Despite areas of optimism, a CRE spokesman said: "On the question of racial attacks, we are pretty clear that the picture is not getting any better."

Ricky Reel's family and supporters are calling for a fresh investigation into his death in 1997. His body was pulled out of the river at Kingston upon Thames a week after he disappeared. Earlier he and three Asian friends were attacked by two white men shouting abuse.

The police concluded that he had fallen in, but his mother Sukhdev Reel believes he was murdered and that had he been white his killers would now be behind bars.

"The police think people from the ethnic minorities will accept a second-class service," she said "This happened a long time after Stephen Lawrence's murder but it's clear nothing has changed."

It has also emerged that Mrs Reel has received racially abusive e-mails and phone calls. Last week a student appeared before Feltham magistrates charged with sending malicious communications.

Last year, when he accepted the report into the death of Stephen Lawrence, the Home Secretary Jack Straw said: "In terms of race equality, let us make Britain a beacon to the world." But last month, writing in the Independent, black union chief Bill Morris accused the Home Office of giving "life to the racists".

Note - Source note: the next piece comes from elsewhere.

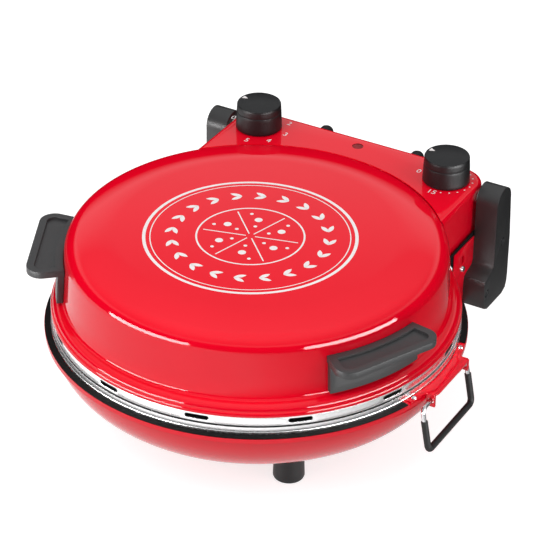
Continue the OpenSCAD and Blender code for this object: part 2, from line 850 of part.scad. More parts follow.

By its attacks on asylum-seekers, in words and policies, ministers were contributing to mood music which "is playing a hostile tune for black Britons", he said.

Mariah Bamieh,of the Society of Black Lawyers, said many of her colleagues were now afraid to drive through the East End of London "let alone walk though the streets". She said: "I find it very sad that attitudes that were displayed when our fathers and grandfathers came to the UK are still being perpetrated today on the asylum-seekers."